Published May 22, 2018 by Rebecca Goldfine

An English and Art History Major Writes a Book of Poetry

June Lei ’18
June Lei ’18

The honors project of June Lei ’18 is one of four projects we’re highlighting to show the breadth and depth of undergraduate work this year.

Titles are hard, as any student writing an ambitious honors project knows. How to capture the topic and the research method, without getting too wordy or technical? June Lei ’18 solved the problem in a new way, with the rare one-word title for an honors project: Lustre.

The brevity of the title, Lustre — which refers to the way light interacts with the surface of a stone — belies the extent and depth of Lei’s undertaking: more than forty poems, written over the course of the year.

After taking two poetry classes and doing an independent study with Bowdoin’s senior writer-in-residence Anthony Walton, Lei last fall committed to creating a body of work that could stand as a whole. Walton was her advisor on the project.

“All of my poems are trying to laterally engage with similar themes but take different approaches,” Lei said. One of the themes found throughout the book reflects her interest in the way non-animate things become animated, or objects take on subjectivity, an interest she said comes from her studies of art history, which is her other major besides English.

“I was writing about instances of inanimate things becoming animate through throughout time and history, and cultural contexts,” Lei said. One influence on her work was the myth of Pygmalion, a sculptor whose beautiful statue comes to life in the form of a woman called Galatea.

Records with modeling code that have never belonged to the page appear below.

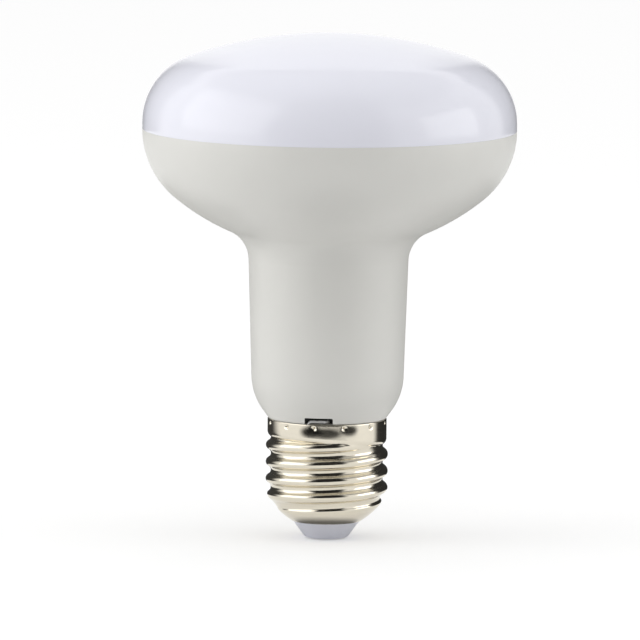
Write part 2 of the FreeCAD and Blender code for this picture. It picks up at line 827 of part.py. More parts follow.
def make_varistor():
    """Lacquered disc that lies against the board."""
    body = new_body("varistor")
    sketch = sketch_on(body, "varistor_outline", offset=-board_face)
    circle(sketch, -s.varistor_x, board_seat + s.varistor_rise, s.varistor_radius)
    extrude(body, "varistor_disc", sketch, s.varistor_depth, backwards=True)
    round_edges(body, "varistor_rim", s.varistor_round, lambda edge: len(edge.Vertexes) == 1)
    return body


def turned_part(label, x, y, corners):
    """Round part with its axis upright beside the driver board; corners are (radius, height)."""
    body = new_body(label)
    sketch = sketch_on(body, label + "_outline", offset=-as_size(y))
    outline(sketch, [(x + radius, height) for radius, height in corners])
    low = corners[0][1]
    high = corners[-1][1]
    line = Part.LineSegment(V(x.value, low.value, 0), V(x.value, high.value, 0))
    number = sketch.addGeometry(line, True)
    tie_point(sketch, number, 1, x, low)
    tie_point(sketch, number, 2, x, high)
    revolve(body, label + "_turned", sketch, axis="Axis0")
    return body


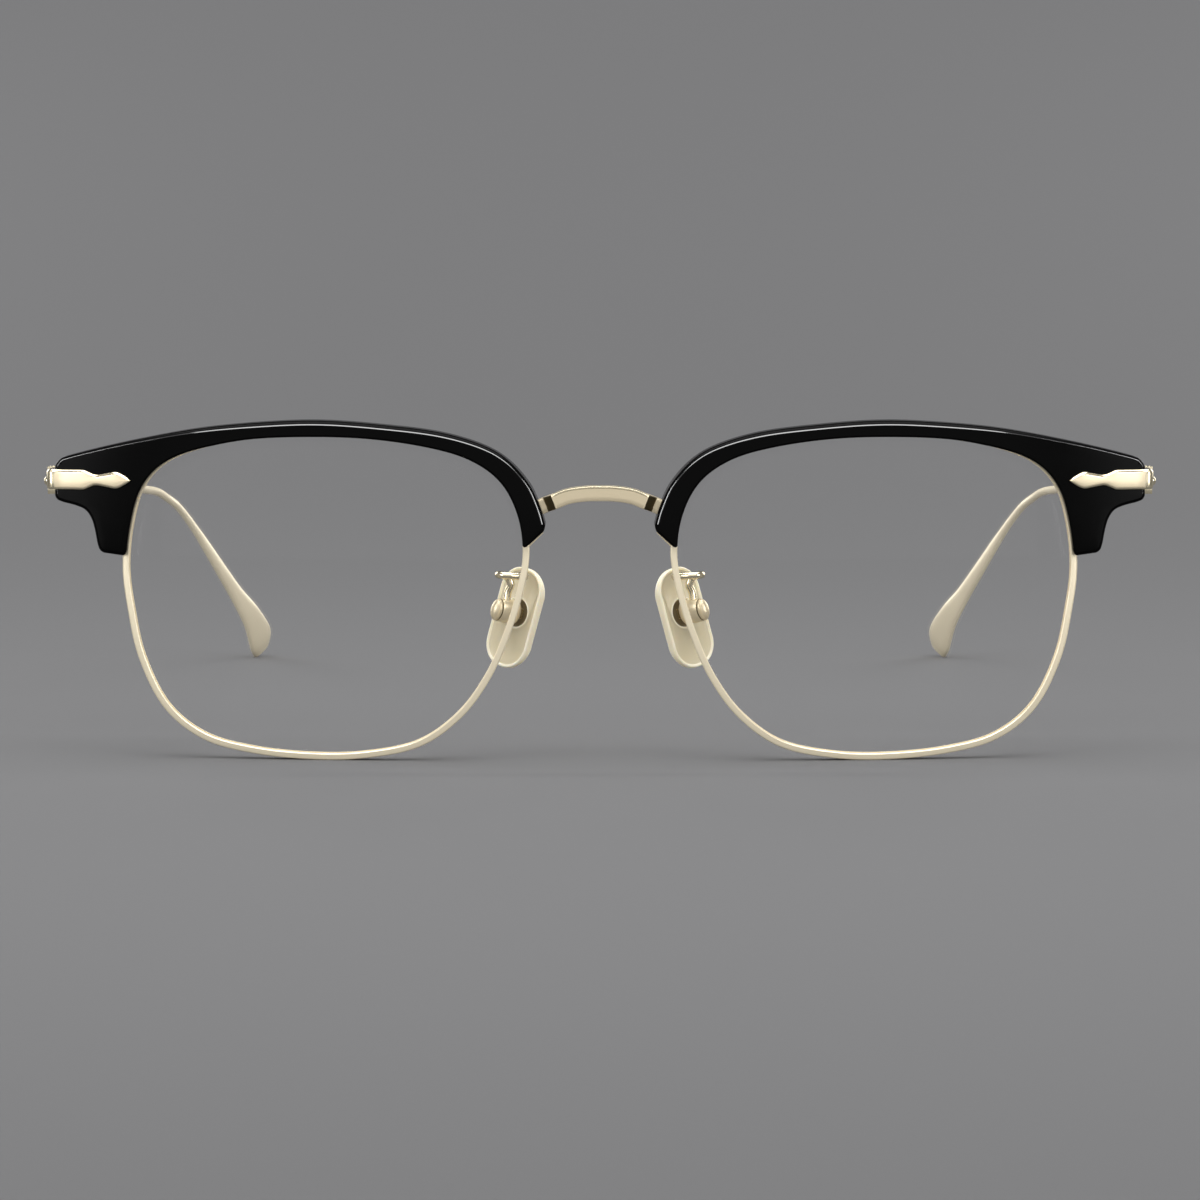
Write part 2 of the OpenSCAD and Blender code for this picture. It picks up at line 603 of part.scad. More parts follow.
// Nose pad frame: the pad's front face lies in the plane y = 0 and looks along -y
module pad_frame(side) half(side) translate(pad_place) rotate([0, -pad_lean, 0]) rotate([0, 0, pad_turn]) children();
function turned(v, a) = [v.x * cos(a) - v.y * sin(a), v.x * sin(a) + v.y * cos(a), v.z];
function leaned(v, a) = [v.x * cos(a) - v.z * sin(a), v.y, v.x * sin(a) + v.z * cos(a)];
function pad_point(v) = pad_place + leaned(turned(v, pad_turn), pad_lean);

box_front = 4;
box_mouth = 0.35;
box_flat = 1.3;
well_r = box_r + 0.35;
well_d = 0.6;
plate_r = 1.5;
plate_t = 0.4;
stem_w = 1.2;

module pad_box(side) color(GOLD) pad_frame(side) difference() {
    union() {
        intersection() {
            rod_y(0, 0, box_r, -box_front, -box_mouth);
            translate([-box_flat, -9, -4]) cube([2 * box_flat, 9, 8]);
        }
        intersection() {
            translate([0, -box_front + 1.75, 0]) sphere(r = 2.35, $fn = 64);
            rod_y(0, 0, box_r - 0.05, -box_front - 2, -box_front + 0.1);
        }
    }
    translate([-stem_w / 2 - 0.1, -pivot_y - 1.2, -1.15]) cube([stem_w + 0.2, 4, 2.3]);
    rod_x(-pivot_y, 0, pad_screw_r + 0.01, -5, 5);
}

module pad_screw(side) color(GOLD) pad_frame(side) difference() {
    union() {
        rod_x(-pivot_y, 0, pad_screw_r, -box_flat, box_flat + 0.1);
        rod_x(-pivot_y, 0, pad_screw_r + 0.28, box_flat + fit_gap / 2, box_flat + 0.35);
    }
    translate([box_flat + 0.22, -pivot_y - 0.1, -2]) cube([1, 0.2, 4]);
}

module pad_insert(side) color(GOLD) pad_frame(side) difference() {
    union() {
        rod_y(0, 0, plate_r, well_d, well_d + plate_t);
        translate([-stem_w / 2, -pivot_y, -0.6]) cube([stem_w, pivot_y + well_d + 0.1, 1.2]);
        rod_x(-pivot_y, 0, 0.9, -stem_w / 2, stem_w / 2);
    }
    rod_x(-pivot_y, 0, pad_screw_r + run_gap, -5, 5);
}

// Rounded outline of the pad's front face, a little below and outside its fastening
pad_middle = [0.3, -0.7];
pad_corner = 3.2;
pad_crown_r = 25;
pad_outline = [for (q = [[1, 1, 0], [-1, 1, 90], [-1, -1, 180], [1, -1, 270]]) for (a = [0:15:90])
    pad_middle + [q[0] * (pad_w / 2 - pad_corner), q[1] * (pad_h / 2 - pad_corner)]
    + pad_corner * [cos(q[2] + a), sin(q[2] + a)]];

module nose_pad(side) color(SILICONE) pad_frame(side) difference() {
    intersection() {
        translate([0, pad_t, 0]) rotate([90, 0, 0]) linear_extrude(pad_t) polygon(pad_outline);
        translate([pad_middle.x, pad_t - pad_crown_r, pad_middle.y]) sphere(r = pad_crown_r, $fn = 200);
    }
    rod_y(0, 0, well_r, -1, well_d);
    rod_y(0, 0, plate_r + fit_gap, well_d - 0.1, well_d + plate_t + fit_gap);
}

// The arm leaves the back of the rim, loops outwards and drops on the pad box
function edge_nose(z) = min([for (p = opening) abs(p.y - z) < 1.2 ? p.x : 1000]);
arm_foot = [edge_nose(lens_z - pad_drop + 5.15) - rim_t / 2, 0, lens_z - pad_drop + 5.15];
arm_start = [arm_foot.x, shell_y(arm_foot.x, arm_foot.z, rim_d) - 0.15, arm_foot.z];
arm_end = pad_point([0, -2.4, box_r - 0.25]);
arm_curve = open_curve(concat(
    [arm_start, arm_start + [0.1, 0.9, 0]],
    [for (p = ARM_PATH) pad_place + p],
    [arm_end + [-0.2, 0.05, 1.2], arm_end]
), 4);
arm_rings = [for (i = [0:len(arm_curve) - 1])
    ring(arm_curve[i], i == 0 ? [0, 1, 0] : arm_curve[min(i + 1, len(arm_curve) - 1)] - arm_curve[i - 1],
        arm_d, arm_d, 0, 1)];

module pad_arm(side) color(GOLD) half(side) through_rings(arm_rings);

bridge();
rim(LEFT);  // rim_left
rim(RIGHT);  // rim_right
lens(LEFT);  // lens_left
lens(RIGHT);  // lens_right
brow(LEFT);  // brow_left
brow(RIGHT);  // brow_right
brow_screws(LEFT);  // brow_screws_left
brow_screws(RIGHT);  // brow_screws_right
endpiece(LEFT);  // endpiece_left
endpiece(RIGHT);  // endpiece_right
rim_lock(LEFT);  // rim_lock_left
rim_lock(RIGHT);  // rim_lock_right
closing_screw(LEFT);  // closing_screw_left
closing_screw(RIGHT);  // closing_screw_right
plaque(LEFT);  // plaque_left
plaque(RIGHT);  // plaque_right
plaque_rivet(LEFT);  // plaque_rivet_left
plaque_rivet(RIGHT);  // plaque_rivet_right
hinge_front(LEFT);  // hinge_front_left
hinge_front(RIGHT);  // hinge_front_right
hinge_temple(LEFT);  // hinge_temple_left
hinge_temple(RIGHT);  // hinge_temple_right
hinge_screw(LEFT);  // hinge_screw_left
hinge_screw(RIGHT);  // hinge_screw_right
temple(LEFT);  // temple_left
temple(RIGHT);  // temple_right
pad_arm(LEFT);  // pad_arm_left
pad_arm(RIGHT);  // pad_arm_right
pad_box(LEFT);  // pad_box_left
pad_box(RIGHT);  // pad_box_right
pad_screw(LEFT);  // pad_screw_left
pad_screw(RIGHT);  // pad_screw_right
pad_insert(LEFT);  // pad_insert_left
pad_insert(RIGHT);  // pad_insert_right
nose_pad(LEFT);  // nose_pad_left
nose_pad(RIGHT);  // nose_pad_right
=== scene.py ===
# %% [markdown]
# # Browline glasses
# The real object is a pair of glasses with two glossy black acetate brows, thin gold rims and
# clear lenses, wire temples that end in paddles, and two milky nose pads. The frame that is
# loaded first holds every piece as a plain solid at its right size and place, in metres.
# This lesson dresses those solids: it draws finer pieces in the same places and finishes them.

from math import atan2, cos, degrees, pi, radians, sin, sqrt

import bmesh
import bpy
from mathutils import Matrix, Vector
from mathutils.geometry import delaunay_2d_cdt


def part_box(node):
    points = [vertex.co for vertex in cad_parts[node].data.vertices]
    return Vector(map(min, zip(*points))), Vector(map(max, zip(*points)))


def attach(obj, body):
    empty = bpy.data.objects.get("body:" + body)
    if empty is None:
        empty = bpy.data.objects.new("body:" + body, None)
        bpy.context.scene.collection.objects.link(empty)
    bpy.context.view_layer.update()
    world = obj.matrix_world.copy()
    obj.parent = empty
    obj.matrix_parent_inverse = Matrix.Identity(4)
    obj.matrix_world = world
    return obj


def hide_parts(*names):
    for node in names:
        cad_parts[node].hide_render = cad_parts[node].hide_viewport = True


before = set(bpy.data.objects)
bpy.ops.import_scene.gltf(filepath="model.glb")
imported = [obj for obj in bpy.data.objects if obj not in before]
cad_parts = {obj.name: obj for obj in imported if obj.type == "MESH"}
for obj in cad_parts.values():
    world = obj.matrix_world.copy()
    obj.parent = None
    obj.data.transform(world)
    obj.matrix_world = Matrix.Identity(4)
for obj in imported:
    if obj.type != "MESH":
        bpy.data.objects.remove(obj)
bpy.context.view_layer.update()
MM = 0.001
SIDES = {"left": 1, "right": -1}

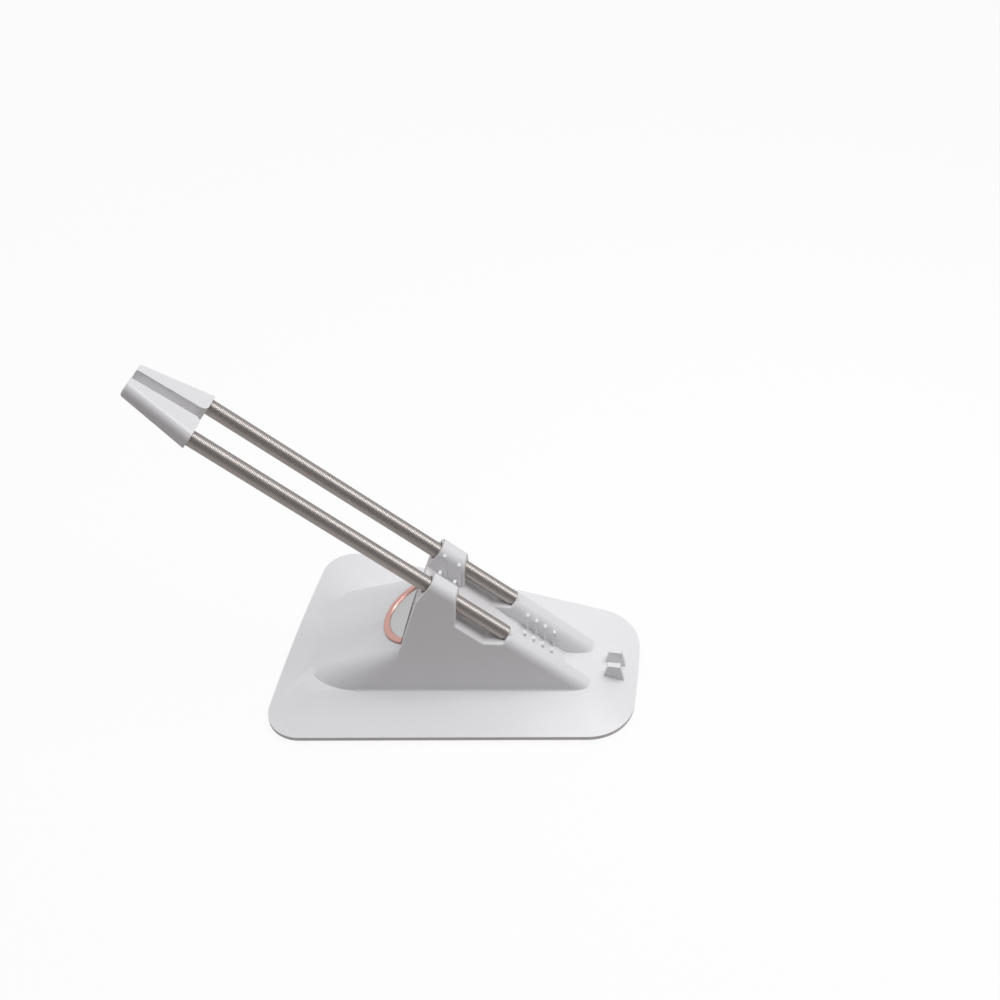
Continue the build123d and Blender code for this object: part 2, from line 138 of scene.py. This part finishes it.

Lei suggested that in today’s times, artificial intelligence and robots could serve as our modern-day Galatea. “I’m interested in granting subjectivity, and whether that is anti-subjective,” she said. “A lot of that comes out of my Asian-American identity as a woman and trying to assert my own subjectivity and understand it, and understand the ways I feel people and society have defined me versus how I choose to define myself.”

A character named Galatea appears in three of Lei’s poems, and is the title of this one:

Galatea
This had to be improvisational; he isn’t very smart.

The sculpture watches him. Incredulously. It considers,
what right did he have to bestow sentience?
There are no limits to a sculptor’s passion.
There are no limits to his molestation, to his
perverse imagination.

This must have been a mistake: how could
he intend to make this Frankenstein of a woman?
This waxy, marble Frankenstein, A.I. robot Sophia,
Galatea, Juno, with a dog nose
bat eyes moth ears and human woman body?

While Lei appreciates the enduring poignancy of the Pygmalion story (as well as Mary Shelley’s Frankenstein, she added), she said classical Greek mythology doesn’t actually influence her work as much as other narratives she has encountered in her art history studies. At Bowdoin, she said she’s focused on studying contemporary Chinese art. A Chinese-American who grew up in New York City with artistic parents, Lei aspires to work after graduation in the arts in New York City.

“The way I’ve learned to think about things comes very much out of art history,” she said, adding later: “We take seeing for granted, we take it is an objective experience. But I think it is not objective and we need to look at alternative art histories to change that.”

Along with working on her own book of poems this past year, Lei read a book of poetry every week — usually one recommended by Walton — and wrote an eight-page essay in response to it. “This is helpful because you’re constantly writing, you just have to keep pushing yourself,” Lei said. “It is the everyday practice of writing that is most important.”

Lei considers Lustre to be her capstone project at Bowdoin. “I am really proud that I did one thing for a whole year and was able to come out with a final, cumulative project,” she said. “I think so many of my experiences have been disparate, and I’ve studied so many things and been able to do so many amazing things, so to have one project that wraps everything up has been nice. And it will always be something I remember as part of my Bowdoin experience.”

Harvest
One thinks of the world as data input data output until it malfunctions. A computer crashes. Artificial intelligence is presumed by faith. This land is half fiction, half myth: as Alexandria, cities spread across the country carry the same name. In watching the crescendo of a sunset over time, I watch the distance, the skyline, and the rise of the mountain deepen in harmony upon the unmetered curve of the unladen earth. I am jealous of each and every one of these things that lives under the sun together, sleeps together, wakes together at first light, and lives through the shriek of the crow or chicken or macaw. I am jealous of every fig: each fruit equal part salacious and true, fallen in carnage. In the alternating chaos and calm of the harvest, effuse as if you believe in it, as if you believe in anything but sunshine and wine and playing dress up every single day for the rest of this life. It is the fiction of our time which lulls us to pass through. In the low tide mornings, write the harvest of color and data in the arid performance of the earth.

the late summer fruit
— its new science, old season—
turns to dulcet rot

June Lei: “This poem is written in a haibun form, which was used in the 17th century by the Japanese poet Basho. Combining prose and haiku, the form often invokes distance, memory, and subjectivity in travel writing.”